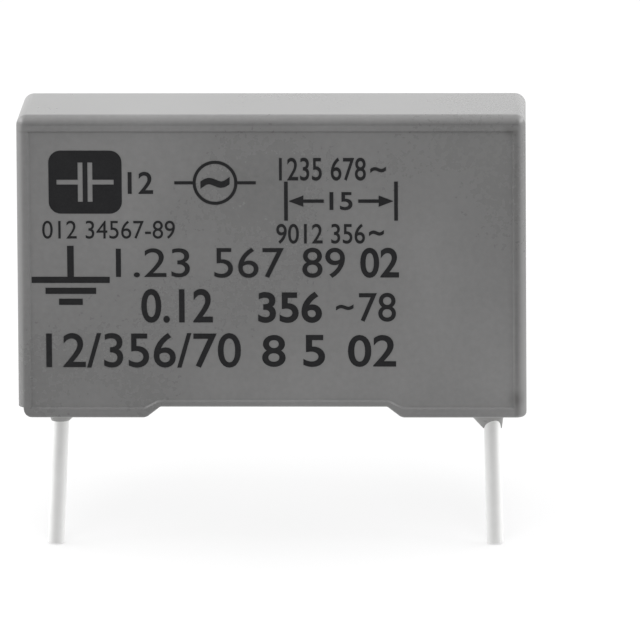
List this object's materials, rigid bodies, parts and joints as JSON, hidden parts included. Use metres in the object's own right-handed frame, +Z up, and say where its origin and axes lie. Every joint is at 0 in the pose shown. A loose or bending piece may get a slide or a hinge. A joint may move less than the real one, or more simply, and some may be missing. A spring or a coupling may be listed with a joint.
{
  "type": "box film capacitor",
  "caption": "Flat rectangular box capacitor: a moulded grey case with standoff feet, potted round a film winding, with straight tinned wire leads below.",
  "frame": {"origin": "midway between the two lead axes on the seating plane of the feet", "axes": "+X from the left lead to the right lead as seen facing the printed side, +Y to the back, +Z up through the roof"},
  "size_m": [0.0178, 0.005, 0.0158],
  "materials": {
    "case": "fine satin moulding",
    "resin": "cast, slightly glossy",
    "film": "metallised film, tightly wound",
    "sprayed_metal": "rough sprayed zinc",
    "lead": "bright tinned wire"
  },
  "bodies": {
    "root": {"case": "case", "potting_resin": "resin", "film_winding": "film", "end_spray_left": "sprayed_metal", "end_spray_right": "sprayed_metal", "lead_left": "lead", "lead_right": "lead"}
  },
  "joints": []
}
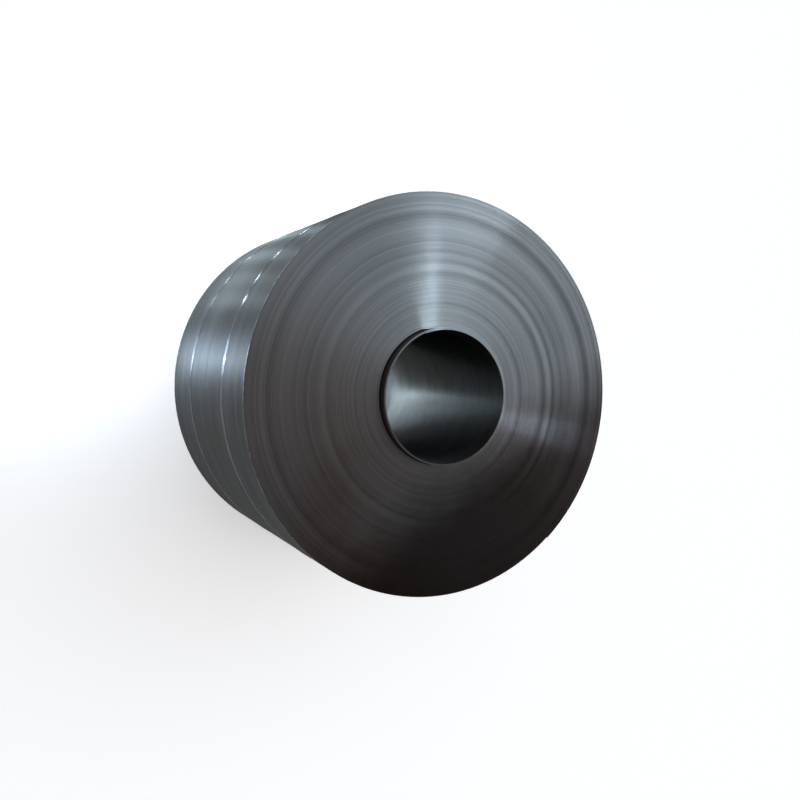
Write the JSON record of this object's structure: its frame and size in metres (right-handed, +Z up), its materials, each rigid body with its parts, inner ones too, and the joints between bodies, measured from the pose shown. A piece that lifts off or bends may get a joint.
□ □ □ □
- **SET PROBLEM**
Set all of the entries down again, exactly as they were given.

- **THE SOLUTION**
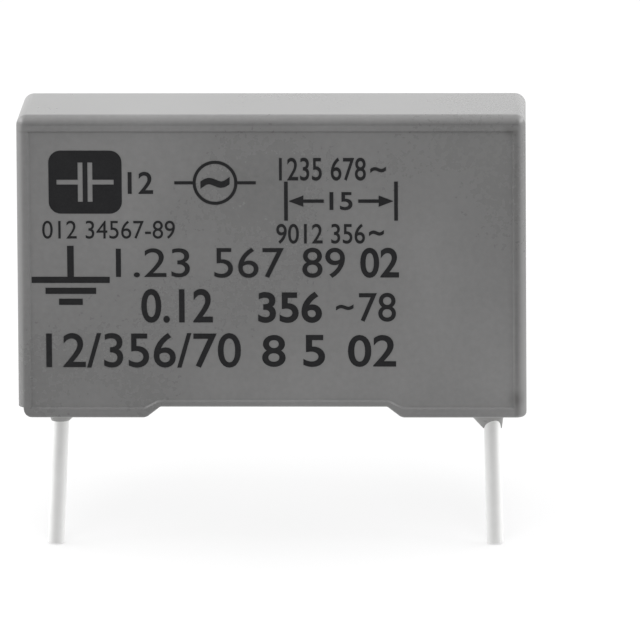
List this object's materials, rigid bodies, parts and joints as JSON, hidden parts included. Use metres in the object's own right-handed frame, +Z up, and say where its origin and axes lie. Every joint is at 0 in the pose shown. A loose or bending piece may get a slide or a hinge. A joint may move less than the real one, or more simply, and some may be missing. A spring or a coupling may be listed with a joint.
{
  "type": "box film capacitor",
  "caption": "Flat rectangular box capacitor: a moulded grey case with standoff feet, potted round a film winding, with straight tinned wire leads below.",
  "frame": {"origin": "midway between the two lead axes on the seating plane of the feet", "axes": "+X from the left lead to the right lead as seen facing the printed side, +Y to the back, +Z up through the roof"},
  "size_m": [0.0178, 0.005, 0.0158],
  "materials": {
    "case": "fine satin moulding",
    "resin": "cast, slightly glossy",
    "film": "metallised film, tightly wound",
    "sprayed_metal": "rough sprayed zinc",
    "lead": "bright tinned wire"
  },
  "bodies": {
    "root": {"case": "case", "potting_resin": "resin", "film_winding": "film", "end_spray_left": "sprayed_metal", "end_spray_right": "sprayed_metal", "lead_left": "lead", "lead_right": "lead"}
  },
  "joints": []
}
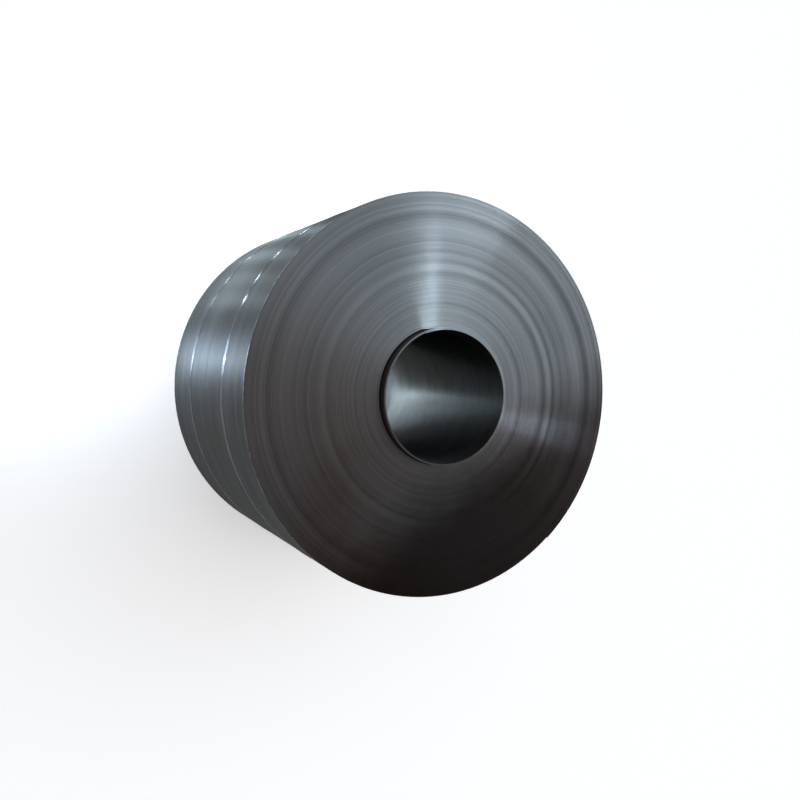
Write the JSON record of this object's structure: its frame and size in metres (right-handed, +Z up), its materials, each rigid body with its parts, inner ones too, and the joints between bodies, measured from the pose shown. A piece that lifts off or bends may get a joint.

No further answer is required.